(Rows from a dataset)
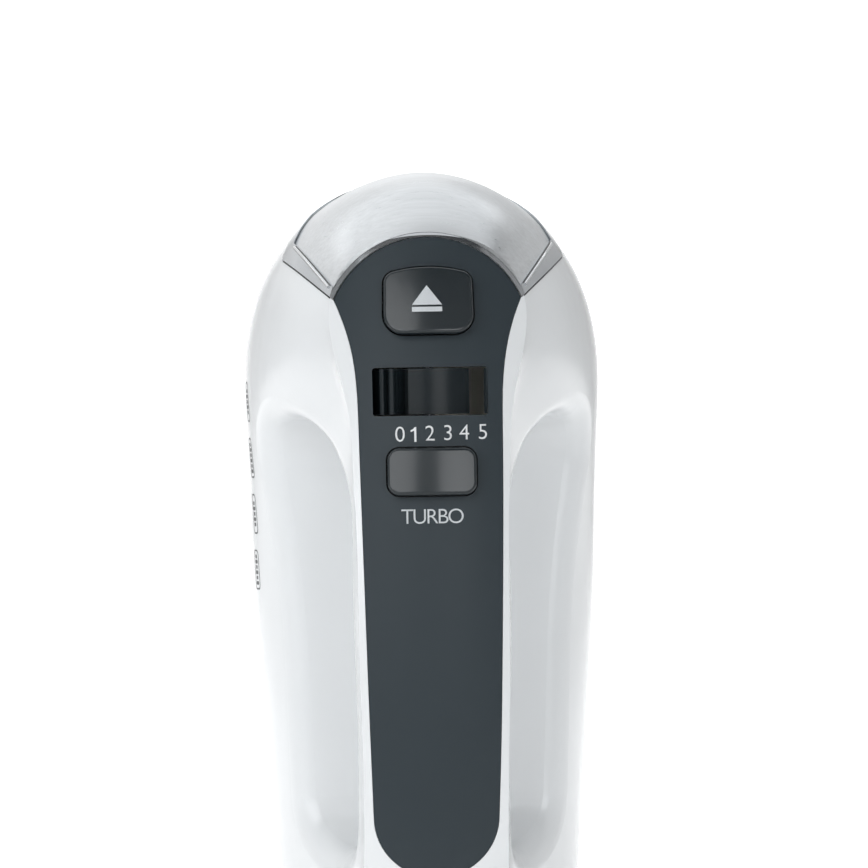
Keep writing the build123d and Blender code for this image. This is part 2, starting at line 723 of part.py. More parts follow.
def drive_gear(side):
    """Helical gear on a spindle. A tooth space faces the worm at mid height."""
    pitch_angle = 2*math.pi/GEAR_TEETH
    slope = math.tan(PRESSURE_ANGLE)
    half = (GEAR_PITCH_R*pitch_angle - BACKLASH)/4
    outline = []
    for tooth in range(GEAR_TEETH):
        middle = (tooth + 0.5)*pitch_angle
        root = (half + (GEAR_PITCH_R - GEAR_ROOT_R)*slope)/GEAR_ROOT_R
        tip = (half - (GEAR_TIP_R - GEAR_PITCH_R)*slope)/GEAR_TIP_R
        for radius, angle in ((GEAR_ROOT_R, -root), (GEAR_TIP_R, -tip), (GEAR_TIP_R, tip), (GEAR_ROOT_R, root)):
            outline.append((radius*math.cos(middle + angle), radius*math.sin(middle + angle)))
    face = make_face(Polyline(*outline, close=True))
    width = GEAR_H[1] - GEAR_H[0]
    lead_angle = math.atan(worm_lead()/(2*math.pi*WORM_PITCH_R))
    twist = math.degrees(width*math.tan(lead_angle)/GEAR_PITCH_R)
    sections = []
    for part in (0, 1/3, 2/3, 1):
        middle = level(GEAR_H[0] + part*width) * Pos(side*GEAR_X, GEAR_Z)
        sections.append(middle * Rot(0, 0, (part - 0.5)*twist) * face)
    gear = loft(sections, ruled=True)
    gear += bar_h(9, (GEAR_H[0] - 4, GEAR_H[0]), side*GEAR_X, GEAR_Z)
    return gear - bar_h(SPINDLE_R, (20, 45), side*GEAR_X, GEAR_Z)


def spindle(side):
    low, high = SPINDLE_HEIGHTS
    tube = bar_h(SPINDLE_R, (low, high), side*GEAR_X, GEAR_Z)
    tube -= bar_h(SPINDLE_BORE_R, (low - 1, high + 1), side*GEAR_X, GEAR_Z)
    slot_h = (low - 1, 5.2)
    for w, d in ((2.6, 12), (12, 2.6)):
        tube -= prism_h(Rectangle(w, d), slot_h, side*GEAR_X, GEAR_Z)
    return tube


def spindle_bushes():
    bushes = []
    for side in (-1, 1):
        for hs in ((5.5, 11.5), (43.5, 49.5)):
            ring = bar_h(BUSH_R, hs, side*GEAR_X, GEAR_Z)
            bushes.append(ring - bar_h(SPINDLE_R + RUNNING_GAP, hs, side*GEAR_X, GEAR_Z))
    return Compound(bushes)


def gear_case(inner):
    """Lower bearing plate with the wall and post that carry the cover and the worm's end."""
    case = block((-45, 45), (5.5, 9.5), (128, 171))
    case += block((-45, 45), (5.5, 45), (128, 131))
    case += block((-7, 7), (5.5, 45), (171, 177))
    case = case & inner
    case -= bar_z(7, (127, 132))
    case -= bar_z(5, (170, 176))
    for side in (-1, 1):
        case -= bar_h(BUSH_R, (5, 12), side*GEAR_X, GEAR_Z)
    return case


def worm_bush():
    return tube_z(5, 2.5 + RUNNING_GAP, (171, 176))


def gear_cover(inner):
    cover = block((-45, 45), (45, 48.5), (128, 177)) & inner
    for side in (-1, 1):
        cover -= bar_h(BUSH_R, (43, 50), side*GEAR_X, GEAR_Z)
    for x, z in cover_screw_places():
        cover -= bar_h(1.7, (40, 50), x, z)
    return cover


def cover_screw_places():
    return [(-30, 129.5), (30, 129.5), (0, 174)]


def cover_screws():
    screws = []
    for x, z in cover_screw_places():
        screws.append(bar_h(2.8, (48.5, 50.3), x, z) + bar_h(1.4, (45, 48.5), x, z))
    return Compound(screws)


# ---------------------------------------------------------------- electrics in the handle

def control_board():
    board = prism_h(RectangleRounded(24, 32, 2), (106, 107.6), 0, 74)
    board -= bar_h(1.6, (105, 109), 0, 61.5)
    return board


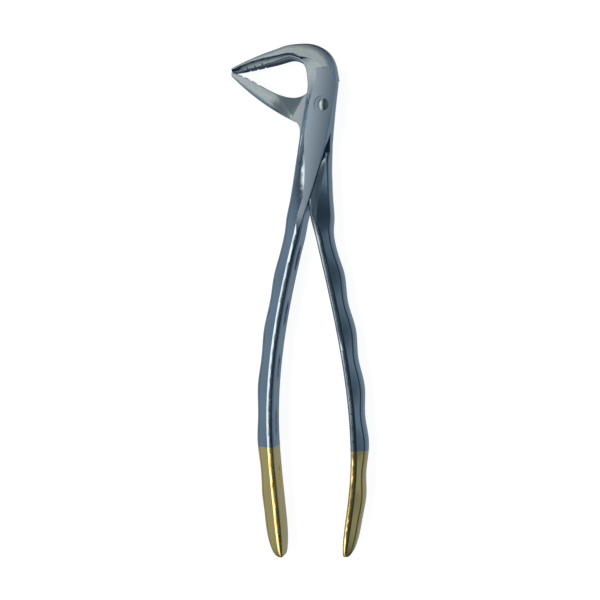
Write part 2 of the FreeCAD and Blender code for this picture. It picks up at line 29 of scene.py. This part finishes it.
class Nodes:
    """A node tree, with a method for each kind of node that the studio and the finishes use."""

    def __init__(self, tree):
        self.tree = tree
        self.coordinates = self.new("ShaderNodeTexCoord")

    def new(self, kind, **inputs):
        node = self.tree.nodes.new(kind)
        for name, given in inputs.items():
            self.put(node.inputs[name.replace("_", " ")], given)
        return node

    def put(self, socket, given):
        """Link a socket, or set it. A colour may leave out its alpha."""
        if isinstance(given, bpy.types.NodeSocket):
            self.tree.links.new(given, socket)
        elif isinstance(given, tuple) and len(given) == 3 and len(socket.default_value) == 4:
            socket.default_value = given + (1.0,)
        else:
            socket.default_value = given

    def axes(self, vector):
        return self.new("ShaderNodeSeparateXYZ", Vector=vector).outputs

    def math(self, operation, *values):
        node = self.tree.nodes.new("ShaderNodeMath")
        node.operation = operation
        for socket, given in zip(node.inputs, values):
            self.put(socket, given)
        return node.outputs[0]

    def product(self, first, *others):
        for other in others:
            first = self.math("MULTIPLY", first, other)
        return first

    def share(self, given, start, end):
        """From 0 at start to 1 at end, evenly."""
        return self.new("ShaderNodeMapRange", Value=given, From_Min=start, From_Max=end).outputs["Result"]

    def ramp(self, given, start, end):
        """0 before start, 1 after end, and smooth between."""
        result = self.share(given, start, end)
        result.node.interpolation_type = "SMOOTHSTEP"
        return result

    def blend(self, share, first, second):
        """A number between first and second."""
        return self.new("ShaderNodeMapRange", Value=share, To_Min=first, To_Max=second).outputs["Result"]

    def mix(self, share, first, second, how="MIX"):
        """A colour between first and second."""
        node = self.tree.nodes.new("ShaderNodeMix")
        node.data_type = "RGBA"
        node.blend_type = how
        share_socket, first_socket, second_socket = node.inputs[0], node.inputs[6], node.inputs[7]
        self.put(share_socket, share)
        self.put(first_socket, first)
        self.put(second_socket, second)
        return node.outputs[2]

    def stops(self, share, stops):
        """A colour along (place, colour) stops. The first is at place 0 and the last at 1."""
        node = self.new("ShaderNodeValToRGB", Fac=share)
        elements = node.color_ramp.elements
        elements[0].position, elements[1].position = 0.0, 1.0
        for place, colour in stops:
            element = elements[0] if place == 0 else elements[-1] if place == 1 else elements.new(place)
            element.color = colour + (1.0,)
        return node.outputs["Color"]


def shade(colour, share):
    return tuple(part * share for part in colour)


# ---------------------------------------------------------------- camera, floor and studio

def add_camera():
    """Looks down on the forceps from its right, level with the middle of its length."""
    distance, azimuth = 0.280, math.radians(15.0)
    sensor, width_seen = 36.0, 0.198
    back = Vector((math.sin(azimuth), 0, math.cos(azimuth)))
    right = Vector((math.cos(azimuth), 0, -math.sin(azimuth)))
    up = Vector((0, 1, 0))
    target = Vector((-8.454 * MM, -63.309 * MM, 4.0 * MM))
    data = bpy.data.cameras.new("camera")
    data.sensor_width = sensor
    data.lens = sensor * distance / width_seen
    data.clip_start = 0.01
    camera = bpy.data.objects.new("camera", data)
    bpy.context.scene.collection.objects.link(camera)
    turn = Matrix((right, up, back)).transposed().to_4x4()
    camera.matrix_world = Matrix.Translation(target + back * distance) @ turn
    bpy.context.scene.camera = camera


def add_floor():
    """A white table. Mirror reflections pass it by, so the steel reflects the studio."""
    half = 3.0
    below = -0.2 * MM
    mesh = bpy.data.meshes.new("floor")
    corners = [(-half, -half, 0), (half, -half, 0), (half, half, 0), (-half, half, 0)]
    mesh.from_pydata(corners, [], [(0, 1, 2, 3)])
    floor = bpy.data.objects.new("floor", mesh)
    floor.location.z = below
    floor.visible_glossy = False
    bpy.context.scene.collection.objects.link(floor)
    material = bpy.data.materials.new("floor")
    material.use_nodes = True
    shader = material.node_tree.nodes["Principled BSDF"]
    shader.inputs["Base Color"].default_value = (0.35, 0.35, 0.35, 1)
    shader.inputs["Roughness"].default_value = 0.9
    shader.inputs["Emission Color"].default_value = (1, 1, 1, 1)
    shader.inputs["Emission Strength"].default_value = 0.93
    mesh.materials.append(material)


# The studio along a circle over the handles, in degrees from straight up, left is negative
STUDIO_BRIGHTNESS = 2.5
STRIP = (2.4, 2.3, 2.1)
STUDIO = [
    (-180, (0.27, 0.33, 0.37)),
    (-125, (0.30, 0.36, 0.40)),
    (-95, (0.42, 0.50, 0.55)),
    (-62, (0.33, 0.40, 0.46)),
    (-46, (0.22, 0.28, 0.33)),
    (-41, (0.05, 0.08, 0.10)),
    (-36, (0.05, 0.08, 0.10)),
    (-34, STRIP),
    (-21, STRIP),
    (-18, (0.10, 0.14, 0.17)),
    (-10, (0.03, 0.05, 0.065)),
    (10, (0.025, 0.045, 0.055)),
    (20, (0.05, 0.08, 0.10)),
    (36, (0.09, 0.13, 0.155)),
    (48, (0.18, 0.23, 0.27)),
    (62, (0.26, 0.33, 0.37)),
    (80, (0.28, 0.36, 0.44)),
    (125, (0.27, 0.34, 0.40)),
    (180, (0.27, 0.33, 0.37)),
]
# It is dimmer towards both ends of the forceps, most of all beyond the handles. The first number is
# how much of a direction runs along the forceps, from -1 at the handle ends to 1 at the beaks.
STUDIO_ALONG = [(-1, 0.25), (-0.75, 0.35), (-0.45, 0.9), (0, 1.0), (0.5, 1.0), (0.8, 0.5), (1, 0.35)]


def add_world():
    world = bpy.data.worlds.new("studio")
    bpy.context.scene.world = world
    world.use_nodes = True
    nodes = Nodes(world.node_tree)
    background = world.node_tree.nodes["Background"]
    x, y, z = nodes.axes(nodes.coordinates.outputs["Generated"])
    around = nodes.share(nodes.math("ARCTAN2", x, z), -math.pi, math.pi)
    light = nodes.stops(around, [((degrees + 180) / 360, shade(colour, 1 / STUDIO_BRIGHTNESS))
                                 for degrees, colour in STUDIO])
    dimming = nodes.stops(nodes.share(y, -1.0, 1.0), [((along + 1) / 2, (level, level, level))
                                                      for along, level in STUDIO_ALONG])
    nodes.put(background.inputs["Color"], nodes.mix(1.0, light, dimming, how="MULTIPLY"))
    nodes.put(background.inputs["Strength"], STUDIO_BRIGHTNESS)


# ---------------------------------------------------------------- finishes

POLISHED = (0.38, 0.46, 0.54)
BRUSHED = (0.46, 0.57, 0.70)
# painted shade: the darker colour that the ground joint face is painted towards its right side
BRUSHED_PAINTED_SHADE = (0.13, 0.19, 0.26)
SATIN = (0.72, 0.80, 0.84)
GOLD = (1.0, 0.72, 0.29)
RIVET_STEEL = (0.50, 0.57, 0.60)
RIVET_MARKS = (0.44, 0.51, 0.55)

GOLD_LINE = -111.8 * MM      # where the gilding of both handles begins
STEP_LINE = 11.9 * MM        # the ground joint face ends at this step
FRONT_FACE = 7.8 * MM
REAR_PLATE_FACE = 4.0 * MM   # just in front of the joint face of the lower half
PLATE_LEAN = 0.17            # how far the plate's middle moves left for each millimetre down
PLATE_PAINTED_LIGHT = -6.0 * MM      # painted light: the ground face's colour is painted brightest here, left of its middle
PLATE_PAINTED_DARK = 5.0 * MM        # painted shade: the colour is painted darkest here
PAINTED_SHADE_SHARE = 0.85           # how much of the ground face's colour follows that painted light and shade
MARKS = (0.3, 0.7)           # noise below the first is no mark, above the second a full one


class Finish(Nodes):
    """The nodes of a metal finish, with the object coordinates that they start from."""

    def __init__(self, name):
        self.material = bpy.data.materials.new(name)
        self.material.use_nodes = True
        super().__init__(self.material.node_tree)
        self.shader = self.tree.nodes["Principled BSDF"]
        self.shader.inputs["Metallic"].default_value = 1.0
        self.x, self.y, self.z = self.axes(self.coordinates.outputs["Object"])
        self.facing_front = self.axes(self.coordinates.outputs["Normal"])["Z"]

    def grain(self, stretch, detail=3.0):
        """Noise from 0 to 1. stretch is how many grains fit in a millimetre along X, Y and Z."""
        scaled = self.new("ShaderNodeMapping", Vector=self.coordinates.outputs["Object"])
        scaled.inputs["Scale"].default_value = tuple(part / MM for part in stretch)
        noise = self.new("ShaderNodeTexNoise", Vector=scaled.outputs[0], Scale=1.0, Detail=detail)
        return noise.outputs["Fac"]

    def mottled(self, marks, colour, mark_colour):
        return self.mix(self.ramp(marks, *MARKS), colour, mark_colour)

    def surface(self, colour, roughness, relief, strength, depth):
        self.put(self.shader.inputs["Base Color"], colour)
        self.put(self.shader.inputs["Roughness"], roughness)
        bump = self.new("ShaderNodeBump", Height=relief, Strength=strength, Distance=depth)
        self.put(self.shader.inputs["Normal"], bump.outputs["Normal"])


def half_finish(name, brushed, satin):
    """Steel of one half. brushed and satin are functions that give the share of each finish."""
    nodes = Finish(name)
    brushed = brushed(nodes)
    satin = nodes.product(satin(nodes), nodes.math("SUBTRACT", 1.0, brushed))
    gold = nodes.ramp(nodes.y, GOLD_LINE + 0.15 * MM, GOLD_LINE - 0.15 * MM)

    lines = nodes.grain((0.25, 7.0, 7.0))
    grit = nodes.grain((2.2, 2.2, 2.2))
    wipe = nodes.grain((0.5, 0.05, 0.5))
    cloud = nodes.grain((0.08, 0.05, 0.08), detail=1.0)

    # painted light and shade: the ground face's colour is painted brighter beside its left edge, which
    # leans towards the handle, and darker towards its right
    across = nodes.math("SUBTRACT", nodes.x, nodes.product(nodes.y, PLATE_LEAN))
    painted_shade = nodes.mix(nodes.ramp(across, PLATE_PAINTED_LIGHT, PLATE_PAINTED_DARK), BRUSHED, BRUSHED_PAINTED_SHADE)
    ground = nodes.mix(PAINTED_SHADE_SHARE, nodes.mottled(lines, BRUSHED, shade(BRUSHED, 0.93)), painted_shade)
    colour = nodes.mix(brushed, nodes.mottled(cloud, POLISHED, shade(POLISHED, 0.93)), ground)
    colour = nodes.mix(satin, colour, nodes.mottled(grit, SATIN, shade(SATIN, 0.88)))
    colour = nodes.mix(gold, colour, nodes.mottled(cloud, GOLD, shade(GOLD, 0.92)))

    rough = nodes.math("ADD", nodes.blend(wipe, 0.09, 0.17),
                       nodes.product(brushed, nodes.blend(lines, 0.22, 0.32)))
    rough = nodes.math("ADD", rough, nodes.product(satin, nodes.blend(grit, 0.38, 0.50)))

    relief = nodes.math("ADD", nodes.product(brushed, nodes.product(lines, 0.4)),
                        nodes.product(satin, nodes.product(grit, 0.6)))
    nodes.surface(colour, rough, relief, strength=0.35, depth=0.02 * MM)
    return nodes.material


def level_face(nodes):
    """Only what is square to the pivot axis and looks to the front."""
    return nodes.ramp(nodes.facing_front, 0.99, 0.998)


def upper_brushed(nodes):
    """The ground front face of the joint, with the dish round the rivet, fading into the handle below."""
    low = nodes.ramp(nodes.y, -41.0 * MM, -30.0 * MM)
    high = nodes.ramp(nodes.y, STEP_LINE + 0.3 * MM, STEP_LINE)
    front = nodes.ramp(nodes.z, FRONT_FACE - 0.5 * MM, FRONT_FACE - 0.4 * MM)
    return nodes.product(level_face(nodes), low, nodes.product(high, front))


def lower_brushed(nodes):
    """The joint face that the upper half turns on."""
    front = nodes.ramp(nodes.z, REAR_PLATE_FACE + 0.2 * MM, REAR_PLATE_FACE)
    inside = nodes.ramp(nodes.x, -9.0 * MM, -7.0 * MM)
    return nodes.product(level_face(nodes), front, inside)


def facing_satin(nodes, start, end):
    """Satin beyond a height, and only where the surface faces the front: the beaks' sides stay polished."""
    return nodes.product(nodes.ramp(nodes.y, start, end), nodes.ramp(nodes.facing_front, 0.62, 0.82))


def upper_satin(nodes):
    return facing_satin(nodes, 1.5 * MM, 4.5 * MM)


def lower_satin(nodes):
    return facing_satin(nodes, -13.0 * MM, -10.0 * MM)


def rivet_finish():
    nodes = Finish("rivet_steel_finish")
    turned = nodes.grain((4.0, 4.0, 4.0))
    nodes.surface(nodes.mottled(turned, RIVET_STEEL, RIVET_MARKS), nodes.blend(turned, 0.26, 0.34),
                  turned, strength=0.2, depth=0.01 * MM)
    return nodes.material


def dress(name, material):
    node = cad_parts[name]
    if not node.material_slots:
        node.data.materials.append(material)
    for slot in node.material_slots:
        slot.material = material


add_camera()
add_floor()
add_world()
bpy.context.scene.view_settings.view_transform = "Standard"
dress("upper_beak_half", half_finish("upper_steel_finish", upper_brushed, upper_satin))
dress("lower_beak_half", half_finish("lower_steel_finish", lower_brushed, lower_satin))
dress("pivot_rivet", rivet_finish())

» **Instructions to follow**: Return, unchanged, each line from the line containing "node = cad_parts[name]" through the last line of the material.

» **Task answer**:
    node = cad_parts[name]
    if not node.material_slots:
        node.data.materials.append(material)
    for slot in node.material_slots:
        slot.material = material


add_camera()
add_floor()
add_world()
bpy.context.scene.view_settings.view_transform = "Standard"
dress("upper_beak_half", half_finish("upper_steel_finish", upper_brushed, upper_satin))
dress("lower_beak_half", half_finish("lower_steel_finish", lower_brushed, lower_satin))
dress("pivot_rivet", rivet_finish())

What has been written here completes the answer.